Three of the court’s conservative justices – Roberts, Clarence Thomas and Samuel Alito – were on the court when Fisher was decided, with liberal Justice Elena Kagan voting with the conservatives but not joining any of their dissents. Previous affirmative action cases before the Supreme Court have been decided by narrow majorities — 5-4 in Grutter and 4-3 in Fisher, for instance — that often relied on the decisive vote of a traditionally conservative justice.
“The idea of accepting some affirmative action cases has always hung by a thread,” Baum said. “It’s almost like it’s been happenstance that there’s always been just enough justices saying that some forms of affirmative action in education are acceptable to maintain the court’s decision all this time.”
The vitality of maintaining court precedent was something both universities argued, appealing to the jurisprudential philosophy that stability is important to the legitimacy of the court. Baum said many point to the overruling of Roe v. Wade as evidence the court has abandoned the concept of upholding precedent, but in some ways, it is neither unique nor new.
Although the current court has ruled against precedent in high-profile cases, Baum pointed out that the Roberts court has overturned fewer cases than the liberal Warren Court did in the mid-20th century.
“At least since around 1960, when the court began to overrule precedent in large numbers, I think that the justices by and large have just assumed that if they see a precedent as basically wrong, it’s allowable, it’s appropriate to overrule it,” Baum said.

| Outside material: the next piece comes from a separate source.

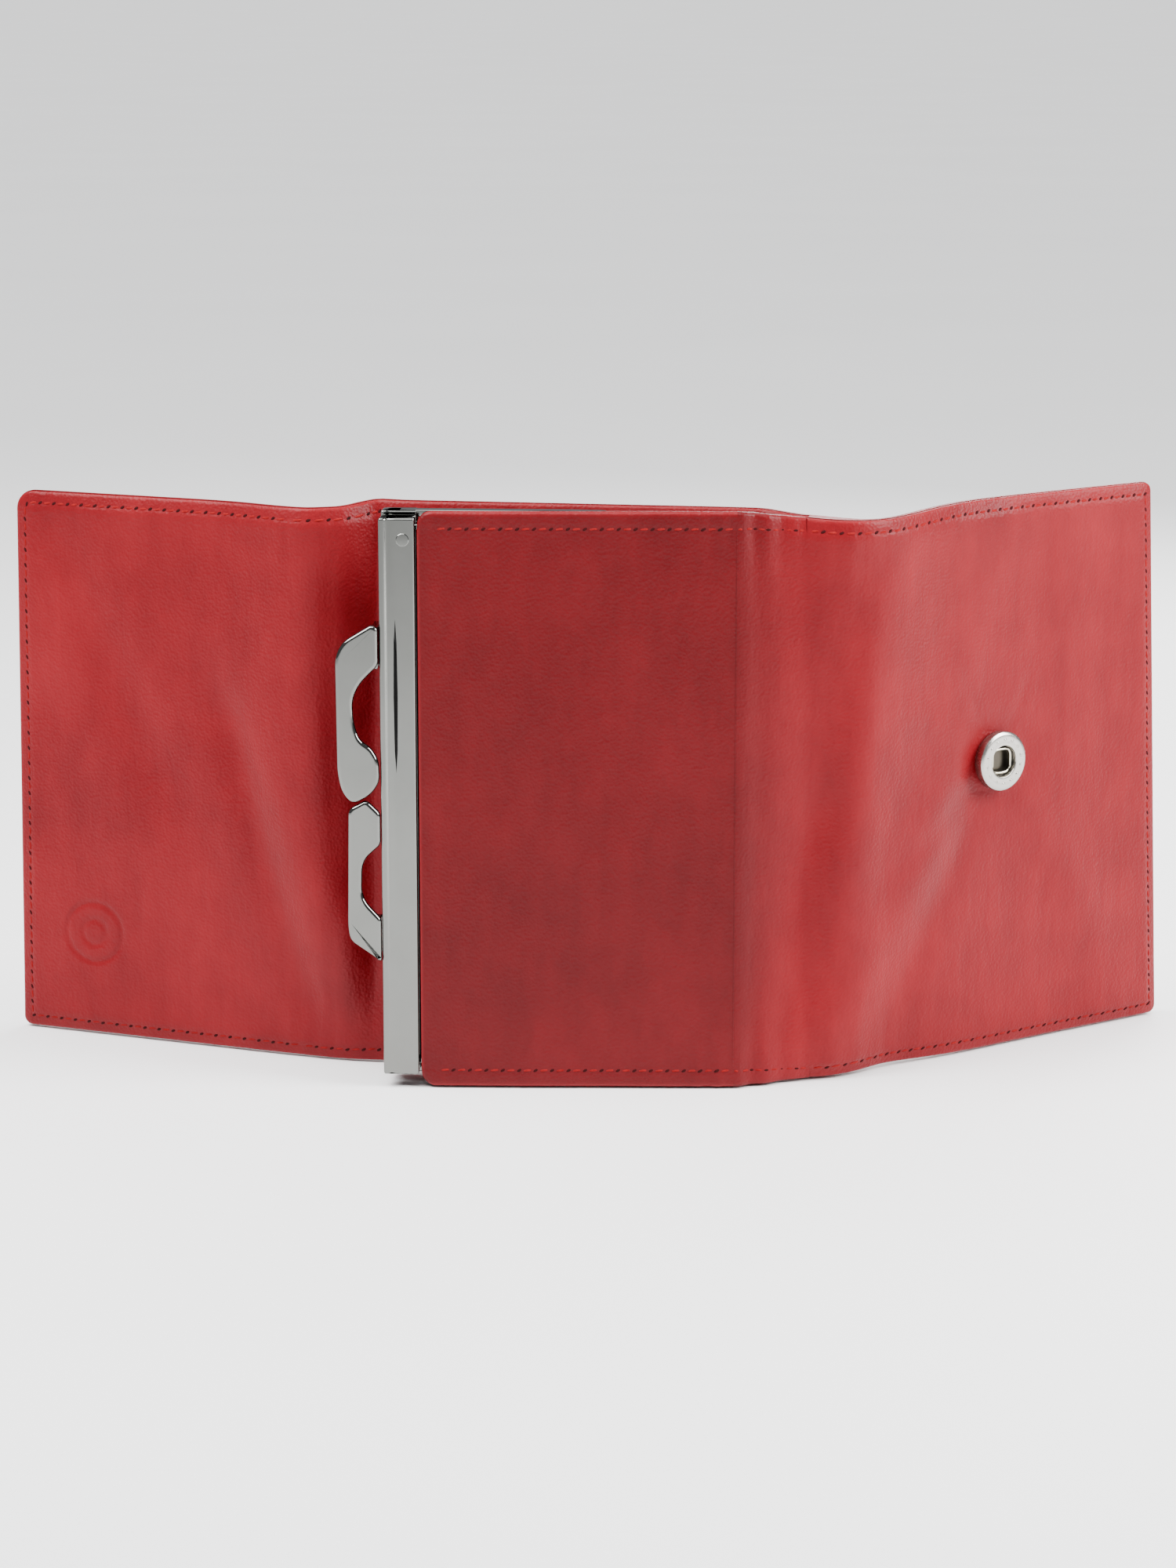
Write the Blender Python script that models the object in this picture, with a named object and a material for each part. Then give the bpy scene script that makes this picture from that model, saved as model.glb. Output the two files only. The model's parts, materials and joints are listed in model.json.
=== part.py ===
"""A tri-fold leather coin purse with a sprung-hook metal frame, standing open on its lower edges.

World frame: the origin is the middle of the back panel's lower edge, in the mid-plane of its outer leather.
+X runs along the back panel towards the snap wing, +Y points out of the back panel, and +Z is up.
Each folding panel is built flat in the frame of its own fold line, and an empty on that line places it.
"""

from math import cos, radians, sin, tan

import bmesh
import bpy
from mathutils import Vector

MM = 0.001

# Leather, board and the gap that neighbouring layers keep.
LEATHER = 0.9
BOARD = 0.4
LINING = 0.7
GAP = 0.3
SHELL_HEIGHT = 94.0
LINING_INSET = 0.4
CORNER = 5.0
SQUARE_CORNER = 1.6

# Fold lines, measured along X, and the widths between them.
PANEL_HALF = 35.4
LEFT_SPINE = 13.9
LEFT_WING = 45.6
RIGHT_SPINE = 13.8
RIGHT_WING = 66.8
CREASE_LEATHER = 0.8
CREASE_INNER = 2.2

# Angles by which the panels lean back from flat at rest, and how they lie when the purse is shut.
LEFT_SPINE_REST = 11.0
LEFT_WING_REST = 13.0
RIGHT_SPINE_REST = 8.0
RIGHT_WING_REST = 45.0
LEFT_WING_SHUT_SLOPE = 2.5
RIGHT_WING_SHUT_SLOPE = 5.4

# The coin pouch is a page that turns on this line, close to the right-hand fold.
PAGE_PIVOT_X = 32.5
PAGE_PIVOT_Y = -2.6
PAGE_REST = 5.4
POUCH_HEIGHT = 95.0
POUCH_LEFT = -52.7
POUCH_RIGHT = -1.7
FRONT_SLOPE = 2.7
REAR_WALL = 0.8
FRONT_LINING = 0.4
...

With the striking down of race-conscious admissions programs comes waves of uncertainty splashing beyond the realm of higher education. Baum said he wouldn’t be surprised if other areas where the government differentiates based on race — like programs aimed to redress systemic racism, such as the Biden administration’s failed plan to prioritize debt relief for Black farmers — will come under fire with the power of Tuesday’s court rulings behind those challenges. And with Title VI impacting private entities, businesses with diversity-boosting goals may face threats to DEI initiatives.